2 However, I accepted the arguments of the respondent that, on the proper construction of the environmental planning instrument, the activities that were admitted to be carried out on the land in fact were permissible without development consent. Accordingly, I made orders as set out in [54] of my principal reasons to the effect that the Class 4 application be dismissed as well as an order that the applicant pay the respondent’s costs as agreed or assessed. I stayed the costs order to give the Council an opportunity to consider whether it wished to be heard in relation to costs (in which event the costs order was set aside).

3 As it turns out the Council did wish to be heard in relation to costs and has come before the Court today arguing that there should be no order for costs of the proceedings. The Council so submits based on a limited set of circumstances. In effect what the Council says is that from about 26 October 2006 to 30 April 2007 or thereabouts, the parties proceeded on a common assumption that development consent was required for the activities (and indeed two development applications were lodged on 15 May 2007). In the event, the Council officer responsible for assessing the development applications recommended refusal of the development applications and thereafter they were withdrawn. A few days after the development applications were withdrawn the Court fixed the proceedings for hearing. The Council says that this is a relevant circumstance to the costs discretion, and also relies on the following two matters. First, according to the Council, the respondent’s points of defence of 15 June 2007 did not disclose the legal argument which was subsequently advanced by the respondent in its written submissions. Secondly, although the respondent required three deponents of the affidavits on behalf of the Council for cross-examination, as it turned out on the day of the hearing, there was no substantive cross-examination of any of the deponents.
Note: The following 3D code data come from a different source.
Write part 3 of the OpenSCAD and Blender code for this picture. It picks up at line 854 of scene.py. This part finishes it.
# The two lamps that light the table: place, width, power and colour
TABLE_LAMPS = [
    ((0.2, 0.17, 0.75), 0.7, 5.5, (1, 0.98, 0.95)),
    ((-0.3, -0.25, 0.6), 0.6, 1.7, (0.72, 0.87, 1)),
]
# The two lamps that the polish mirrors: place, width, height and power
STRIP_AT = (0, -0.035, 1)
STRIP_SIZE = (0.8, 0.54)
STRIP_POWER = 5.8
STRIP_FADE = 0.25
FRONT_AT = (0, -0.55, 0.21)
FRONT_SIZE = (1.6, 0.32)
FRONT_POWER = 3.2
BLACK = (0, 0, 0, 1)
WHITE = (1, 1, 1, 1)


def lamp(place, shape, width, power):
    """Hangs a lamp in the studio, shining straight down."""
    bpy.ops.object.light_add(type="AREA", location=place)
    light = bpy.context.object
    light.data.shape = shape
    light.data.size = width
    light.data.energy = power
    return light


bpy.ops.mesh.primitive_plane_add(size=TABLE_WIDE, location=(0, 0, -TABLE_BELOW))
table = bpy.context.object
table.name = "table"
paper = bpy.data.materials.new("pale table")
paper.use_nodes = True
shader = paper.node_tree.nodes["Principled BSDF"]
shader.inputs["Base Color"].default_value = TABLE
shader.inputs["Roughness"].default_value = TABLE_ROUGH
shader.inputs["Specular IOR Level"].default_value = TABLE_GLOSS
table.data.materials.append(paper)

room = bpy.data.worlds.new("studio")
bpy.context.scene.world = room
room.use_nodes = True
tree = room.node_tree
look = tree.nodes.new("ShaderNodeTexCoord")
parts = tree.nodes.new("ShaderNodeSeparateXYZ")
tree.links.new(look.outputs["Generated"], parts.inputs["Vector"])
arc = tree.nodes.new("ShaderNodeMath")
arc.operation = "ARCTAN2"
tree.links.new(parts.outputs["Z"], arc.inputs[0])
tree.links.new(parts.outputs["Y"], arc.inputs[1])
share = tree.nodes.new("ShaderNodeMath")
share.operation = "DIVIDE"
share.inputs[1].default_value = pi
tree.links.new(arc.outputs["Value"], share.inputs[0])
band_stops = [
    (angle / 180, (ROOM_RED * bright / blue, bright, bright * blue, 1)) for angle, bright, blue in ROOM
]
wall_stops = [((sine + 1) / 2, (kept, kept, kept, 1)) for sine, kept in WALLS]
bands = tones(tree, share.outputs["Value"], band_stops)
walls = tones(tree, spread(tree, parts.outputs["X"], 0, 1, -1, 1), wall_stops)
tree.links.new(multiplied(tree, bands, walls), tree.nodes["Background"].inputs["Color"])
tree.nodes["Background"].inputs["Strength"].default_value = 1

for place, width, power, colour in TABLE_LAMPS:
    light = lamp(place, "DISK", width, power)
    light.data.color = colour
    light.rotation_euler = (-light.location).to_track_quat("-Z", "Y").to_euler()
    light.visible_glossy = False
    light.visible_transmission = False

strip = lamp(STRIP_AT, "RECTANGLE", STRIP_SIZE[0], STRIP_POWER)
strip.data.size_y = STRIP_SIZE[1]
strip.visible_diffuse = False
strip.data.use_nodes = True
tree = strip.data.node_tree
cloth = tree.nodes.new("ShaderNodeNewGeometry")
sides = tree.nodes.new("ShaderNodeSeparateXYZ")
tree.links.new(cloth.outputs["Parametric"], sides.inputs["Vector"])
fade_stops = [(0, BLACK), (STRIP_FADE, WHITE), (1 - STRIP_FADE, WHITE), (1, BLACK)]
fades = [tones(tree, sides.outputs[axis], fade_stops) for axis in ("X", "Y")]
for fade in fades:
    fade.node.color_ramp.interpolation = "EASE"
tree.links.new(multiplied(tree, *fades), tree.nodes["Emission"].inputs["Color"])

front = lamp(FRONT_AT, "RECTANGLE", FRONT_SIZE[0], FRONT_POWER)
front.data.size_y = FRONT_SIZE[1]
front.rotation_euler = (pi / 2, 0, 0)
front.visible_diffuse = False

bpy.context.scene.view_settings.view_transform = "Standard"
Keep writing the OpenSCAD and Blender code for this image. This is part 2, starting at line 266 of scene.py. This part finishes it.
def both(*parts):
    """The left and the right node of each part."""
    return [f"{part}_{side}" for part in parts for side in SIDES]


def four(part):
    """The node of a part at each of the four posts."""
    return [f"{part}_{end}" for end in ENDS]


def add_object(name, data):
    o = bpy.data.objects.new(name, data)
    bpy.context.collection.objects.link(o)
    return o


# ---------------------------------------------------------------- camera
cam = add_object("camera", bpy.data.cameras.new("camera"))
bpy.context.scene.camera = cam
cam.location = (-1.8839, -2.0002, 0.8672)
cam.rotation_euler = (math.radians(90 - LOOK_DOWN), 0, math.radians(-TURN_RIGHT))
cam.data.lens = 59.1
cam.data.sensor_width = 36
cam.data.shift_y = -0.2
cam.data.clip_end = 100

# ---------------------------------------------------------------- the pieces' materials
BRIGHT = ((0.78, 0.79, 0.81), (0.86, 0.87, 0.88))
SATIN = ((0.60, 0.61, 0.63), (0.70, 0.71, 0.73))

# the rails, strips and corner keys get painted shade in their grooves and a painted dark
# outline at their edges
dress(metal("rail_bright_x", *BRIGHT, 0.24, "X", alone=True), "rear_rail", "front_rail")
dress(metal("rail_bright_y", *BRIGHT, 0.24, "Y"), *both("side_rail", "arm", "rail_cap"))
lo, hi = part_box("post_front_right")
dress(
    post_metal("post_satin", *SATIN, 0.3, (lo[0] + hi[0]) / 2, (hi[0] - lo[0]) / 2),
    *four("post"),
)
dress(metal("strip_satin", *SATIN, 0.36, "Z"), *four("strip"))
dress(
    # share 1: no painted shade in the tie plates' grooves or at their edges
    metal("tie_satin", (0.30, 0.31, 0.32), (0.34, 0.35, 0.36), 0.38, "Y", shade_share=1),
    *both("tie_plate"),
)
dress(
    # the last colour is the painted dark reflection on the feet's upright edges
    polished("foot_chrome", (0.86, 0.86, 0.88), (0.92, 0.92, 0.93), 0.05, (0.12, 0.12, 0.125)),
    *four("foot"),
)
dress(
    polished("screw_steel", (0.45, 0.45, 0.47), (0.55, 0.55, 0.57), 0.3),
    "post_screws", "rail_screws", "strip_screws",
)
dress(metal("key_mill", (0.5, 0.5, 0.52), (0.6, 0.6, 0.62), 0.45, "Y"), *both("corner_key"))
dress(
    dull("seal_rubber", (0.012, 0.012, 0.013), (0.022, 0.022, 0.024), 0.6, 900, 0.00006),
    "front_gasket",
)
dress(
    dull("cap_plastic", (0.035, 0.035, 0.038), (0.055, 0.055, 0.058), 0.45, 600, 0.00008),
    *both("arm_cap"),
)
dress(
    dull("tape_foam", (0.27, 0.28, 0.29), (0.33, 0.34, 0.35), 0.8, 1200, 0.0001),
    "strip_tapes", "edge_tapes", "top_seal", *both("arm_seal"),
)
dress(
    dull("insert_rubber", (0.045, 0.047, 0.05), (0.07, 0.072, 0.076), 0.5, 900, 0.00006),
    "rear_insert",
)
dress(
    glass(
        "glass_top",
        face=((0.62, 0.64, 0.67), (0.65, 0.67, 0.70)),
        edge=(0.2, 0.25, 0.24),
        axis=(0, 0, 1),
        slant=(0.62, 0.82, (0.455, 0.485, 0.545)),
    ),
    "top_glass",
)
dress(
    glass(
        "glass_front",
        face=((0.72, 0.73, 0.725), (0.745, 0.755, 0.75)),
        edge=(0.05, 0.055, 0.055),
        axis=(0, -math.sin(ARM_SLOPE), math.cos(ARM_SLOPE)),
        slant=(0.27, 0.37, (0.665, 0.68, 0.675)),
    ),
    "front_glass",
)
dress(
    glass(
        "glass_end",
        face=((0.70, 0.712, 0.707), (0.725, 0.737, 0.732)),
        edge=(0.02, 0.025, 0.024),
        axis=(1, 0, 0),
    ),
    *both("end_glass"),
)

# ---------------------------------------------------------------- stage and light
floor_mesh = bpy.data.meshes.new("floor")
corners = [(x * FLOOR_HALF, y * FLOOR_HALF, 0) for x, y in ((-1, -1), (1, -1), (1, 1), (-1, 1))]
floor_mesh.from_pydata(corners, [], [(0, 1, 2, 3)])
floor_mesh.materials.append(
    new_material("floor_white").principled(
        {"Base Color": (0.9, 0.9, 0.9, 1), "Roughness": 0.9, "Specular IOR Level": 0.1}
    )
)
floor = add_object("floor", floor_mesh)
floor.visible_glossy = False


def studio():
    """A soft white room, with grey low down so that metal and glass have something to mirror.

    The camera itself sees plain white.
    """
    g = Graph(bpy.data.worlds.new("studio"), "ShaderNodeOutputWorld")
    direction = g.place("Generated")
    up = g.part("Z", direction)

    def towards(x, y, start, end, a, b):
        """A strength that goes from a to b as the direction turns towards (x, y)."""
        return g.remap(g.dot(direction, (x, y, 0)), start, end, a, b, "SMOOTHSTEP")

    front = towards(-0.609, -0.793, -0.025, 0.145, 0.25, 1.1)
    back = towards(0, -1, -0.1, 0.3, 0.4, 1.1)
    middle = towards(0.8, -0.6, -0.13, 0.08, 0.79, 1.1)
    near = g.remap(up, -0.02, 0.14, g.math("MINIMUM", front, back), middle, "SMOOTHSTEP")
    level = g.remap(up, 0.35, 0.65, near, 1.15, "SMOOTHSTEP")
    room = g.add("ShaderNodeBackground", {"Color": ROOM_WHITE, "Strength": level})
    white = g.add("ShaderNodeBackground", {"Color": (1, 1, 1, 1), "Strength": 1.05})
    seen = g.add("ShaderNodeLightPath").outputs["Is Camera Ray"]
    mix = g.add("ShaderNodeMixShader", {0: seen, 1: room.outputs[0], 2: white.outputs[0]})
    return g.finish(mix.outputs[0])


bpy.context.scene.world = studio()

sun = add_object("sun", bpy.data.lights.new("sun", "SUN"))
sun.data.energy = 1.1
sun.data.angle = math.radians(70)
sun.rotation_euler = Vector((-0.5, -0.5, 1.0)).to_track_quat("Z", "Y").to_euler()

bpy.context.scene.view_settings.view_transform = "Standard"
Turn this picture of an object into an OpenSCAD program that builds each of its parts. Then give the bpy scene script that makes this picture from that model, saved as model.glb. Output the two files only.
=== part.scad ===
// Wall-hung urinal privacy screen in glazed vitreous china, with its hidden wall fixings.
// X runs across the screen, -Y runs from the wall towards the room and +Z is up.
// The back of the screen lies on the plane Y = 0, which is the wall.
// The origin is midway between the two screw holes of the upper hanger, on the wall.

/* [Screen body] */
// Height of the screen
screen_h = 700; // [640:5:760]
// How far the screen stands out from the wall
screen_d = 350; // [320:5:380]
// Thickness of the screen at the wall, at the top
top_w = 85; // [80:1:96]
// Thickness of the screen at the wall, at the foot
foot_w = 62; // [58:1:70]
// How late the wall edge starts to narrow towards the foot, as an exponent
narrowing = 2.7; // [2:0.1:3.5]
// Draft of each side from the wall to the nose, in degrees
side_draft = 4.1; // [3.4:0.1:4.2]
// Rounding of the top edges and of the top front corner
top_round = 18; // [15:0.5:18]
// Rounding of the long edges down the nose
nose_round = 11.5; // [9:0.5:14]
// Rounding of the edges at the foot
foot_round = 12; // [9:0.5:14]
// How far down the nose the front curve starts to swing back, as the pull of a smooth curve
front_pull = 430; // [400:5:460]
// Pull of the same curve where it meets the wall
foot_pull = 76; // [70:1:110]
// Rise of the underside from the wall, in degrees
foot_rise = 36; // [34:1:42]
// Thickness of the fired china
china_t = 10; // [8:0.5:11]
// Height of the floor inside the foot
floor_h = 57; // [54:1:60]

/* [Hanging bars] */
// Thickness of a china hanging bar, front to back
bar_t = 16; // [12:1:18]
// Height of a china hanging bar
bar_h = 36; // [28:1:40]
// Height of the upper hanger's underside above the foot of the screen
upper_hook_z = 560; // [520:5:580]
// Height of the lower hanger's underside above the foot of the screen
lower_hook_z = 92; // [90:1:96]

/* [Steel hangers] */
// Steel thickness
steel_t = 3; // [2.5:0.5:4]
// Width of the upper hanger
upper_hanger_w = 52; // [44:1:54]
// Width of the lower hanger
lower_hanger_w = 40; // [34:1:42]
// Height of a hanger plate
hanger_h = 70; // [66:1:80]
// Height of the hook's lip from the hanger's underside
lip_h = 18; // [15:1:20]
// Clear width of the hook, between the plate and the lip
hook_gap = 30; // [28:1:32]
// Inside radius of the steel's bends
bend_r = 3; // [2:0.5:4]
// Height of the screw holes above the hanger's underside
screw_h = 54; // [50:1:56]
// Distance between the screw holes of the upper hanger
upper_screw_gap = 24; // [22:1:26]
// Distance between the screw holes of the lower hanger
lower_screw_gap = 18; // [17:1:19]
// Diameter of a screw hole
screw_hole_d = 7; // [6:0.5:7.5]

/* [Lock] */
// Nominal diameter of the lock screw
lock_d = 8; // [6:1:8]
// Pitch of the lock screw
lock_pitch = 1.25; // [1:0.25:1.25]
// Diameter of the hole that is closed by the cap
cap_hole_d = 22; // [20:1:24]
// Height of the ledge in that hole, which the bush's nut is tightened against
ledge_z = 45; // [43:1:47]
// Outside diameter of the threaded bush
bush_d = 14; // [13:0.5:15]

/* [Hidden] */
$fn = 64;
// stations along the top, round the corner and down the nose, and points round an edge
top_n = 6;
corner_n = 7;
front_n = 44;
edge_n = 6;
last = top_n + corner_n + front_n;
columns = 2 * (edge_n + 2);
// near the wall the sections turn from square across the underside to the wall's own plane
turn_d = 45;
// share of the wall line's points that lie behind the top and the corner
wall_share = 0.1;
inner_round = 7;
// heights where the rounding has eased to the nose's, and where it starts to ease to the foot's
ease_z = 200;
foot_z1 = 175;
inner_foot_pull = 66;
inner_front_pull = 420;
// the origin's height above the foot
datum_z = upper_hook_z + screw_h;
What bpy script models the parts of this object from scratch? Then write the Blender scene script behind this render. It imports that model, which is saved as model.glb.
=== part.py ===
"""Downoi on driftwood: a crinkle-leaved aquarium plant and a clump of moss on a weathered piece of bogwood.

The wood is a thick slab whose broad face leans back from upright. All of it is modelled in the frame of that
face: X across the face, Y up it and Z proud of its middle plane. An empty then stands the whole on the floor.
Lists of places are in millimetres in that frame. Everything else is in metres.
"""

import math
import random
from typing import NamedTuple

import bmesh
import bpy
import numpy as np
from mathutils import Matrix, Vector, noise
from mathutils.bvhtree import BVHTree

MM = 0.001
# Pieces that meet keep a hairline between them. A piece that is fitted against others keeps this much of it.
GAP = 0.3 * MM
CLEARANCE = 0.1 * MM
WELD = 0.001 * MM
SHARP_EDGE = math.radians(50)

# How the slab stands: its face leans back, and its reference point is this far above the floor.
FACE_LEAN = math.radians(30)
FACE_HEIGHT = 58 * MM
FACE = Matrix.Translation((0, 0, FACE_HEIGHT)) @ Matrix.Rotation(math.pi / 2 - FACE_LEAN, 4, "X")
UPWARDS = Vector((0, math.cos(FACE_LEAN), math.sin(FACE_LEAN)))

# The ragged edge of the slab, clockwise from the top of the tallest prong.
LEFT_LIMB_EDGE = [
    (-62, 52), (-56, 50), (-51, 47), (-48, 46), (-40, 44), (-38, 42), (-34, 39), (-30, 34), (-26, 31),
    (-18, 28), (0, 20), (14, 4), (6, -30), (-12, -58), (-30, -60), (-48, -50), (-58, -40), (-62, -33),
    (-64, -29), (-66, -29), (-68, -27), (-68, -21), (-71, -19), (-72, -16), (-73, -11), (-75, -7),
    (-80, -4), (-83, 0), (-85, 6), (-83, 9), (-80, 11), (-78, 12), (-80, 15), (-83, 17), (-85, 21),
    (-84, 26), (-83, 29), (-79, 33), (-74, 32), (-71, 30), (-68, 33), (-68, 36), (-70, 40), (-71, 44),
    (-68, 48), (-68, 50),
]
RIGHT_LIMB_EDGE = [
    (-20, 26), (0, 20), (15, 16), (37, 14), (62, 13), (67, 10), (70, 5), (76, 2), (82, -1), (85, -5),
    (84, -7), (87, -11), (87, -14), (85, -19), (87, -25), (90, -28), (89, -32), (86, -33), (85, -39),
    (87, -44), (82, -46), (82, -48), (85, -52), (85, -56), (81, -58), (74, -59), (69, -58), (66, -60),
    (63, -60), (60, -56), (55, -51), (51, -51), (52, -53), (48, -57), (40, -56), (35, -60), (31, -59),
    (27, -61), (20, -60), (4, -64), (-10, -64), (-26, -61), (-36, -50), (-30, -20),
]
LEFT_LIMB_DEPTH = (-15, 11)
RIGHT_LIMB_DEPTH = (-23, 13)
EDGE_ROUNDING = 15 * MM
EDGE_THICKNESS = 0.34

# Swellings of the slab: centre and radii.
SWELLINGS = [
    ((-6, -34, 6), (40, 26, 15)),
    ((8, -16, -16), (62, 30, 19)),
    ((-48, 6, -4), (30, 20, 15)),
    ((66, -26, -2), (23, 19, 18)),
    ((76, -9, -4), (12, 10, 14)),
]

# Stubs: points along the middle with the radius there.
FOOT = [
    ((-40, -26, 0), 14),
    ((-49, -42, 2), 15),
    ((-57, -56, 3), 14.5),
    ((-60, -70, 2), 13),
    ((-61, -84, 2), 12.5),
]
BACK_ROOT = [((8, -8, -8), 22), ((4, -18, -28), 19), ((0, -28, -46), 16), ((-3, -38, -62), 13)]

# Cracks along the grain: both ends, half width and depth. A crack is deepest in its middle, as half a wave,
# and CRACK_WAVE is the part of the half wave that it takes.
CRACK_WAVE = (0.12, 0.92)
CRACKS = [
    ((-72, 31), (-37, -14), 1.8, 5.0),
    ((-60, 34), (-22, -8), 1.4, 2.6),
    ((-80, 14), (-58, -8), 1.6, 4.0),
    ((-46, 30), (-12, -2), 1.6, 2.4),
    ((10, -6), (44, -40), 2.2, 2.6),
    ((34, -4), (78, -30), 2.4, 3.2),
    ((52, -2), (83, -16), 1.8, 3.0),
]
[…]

4 Both parties have helpfully provided short written submissions which I have considered. I do not propose to repeat all of the matters set out therein. The parties agree that costs are in the discretion of the Court. There is no dispute that, in the ordinary course, the compensatory principle operates so that costs should follow the event absent some other circumstances making it just to make a contrary order.

5 Having looked at the file, my reasons for decision and the written submissions, and heard from the parties today, I am satisfied that the mere fact of lodgement of the development applications should not be characterised in this case as any form of admission on behalf of the respondent that the Council’s legal position about the operation of the relevant environmental planning instrument was correct. It is common in Class 4 proceedings of this nature for respondents to seek to avoid the necessity for any legal debate by lodging development applications to see whether development consent can be obtained. I do not see the fact of lodgement or withdrawal of the development applications as being a particularly material factor in relation to the costs discretion in this case.

6 The respondent’s points of defence in paras 13 and 14 disclose the matters on which the respondent in fact relied at the hearing. Those paragraphs set out the argument that was advanced on behalf of the respondent and which I ultimately accepted (that the development was permissible without development consent). It is not clear to me what further information the respondent could have put in the points of defence to make its position more apparent than that contained in paras 13 and 14.

7 It is true that during the proceedings some of the affidavit evidence became redundant and that the deponents of those affidavits were not cross-examined. But the reason for this was that I invited the parties to reconsider the way in which they were approaching the matter and to ascertain whether they could reach some agreement on all of the relevant facts. That was done. It was done appropriately by both parties. It meant that the hearing in fact took a shorter time than would otherwise be the case.

8 None of the circumstances to which the Council has referred in its oral or written submissions should displace the ordinary principle that the respondent is entitled to be compensated in relation to these proceedings (being proceedings in which the respondent was wholly successful, leading to the dismissal of the Class 4 application on 8 November 2007).

9 Accordingly, I propose to make an order that the applicant is to pay the respondent’s costs as agreed or assessed including the costs of today, so I will make that order now formally.


      (1) The applicant is to pay the respondent’s costs of the proceedings (including the costs of the hearing on 1 February 2008), as agreed or assessed.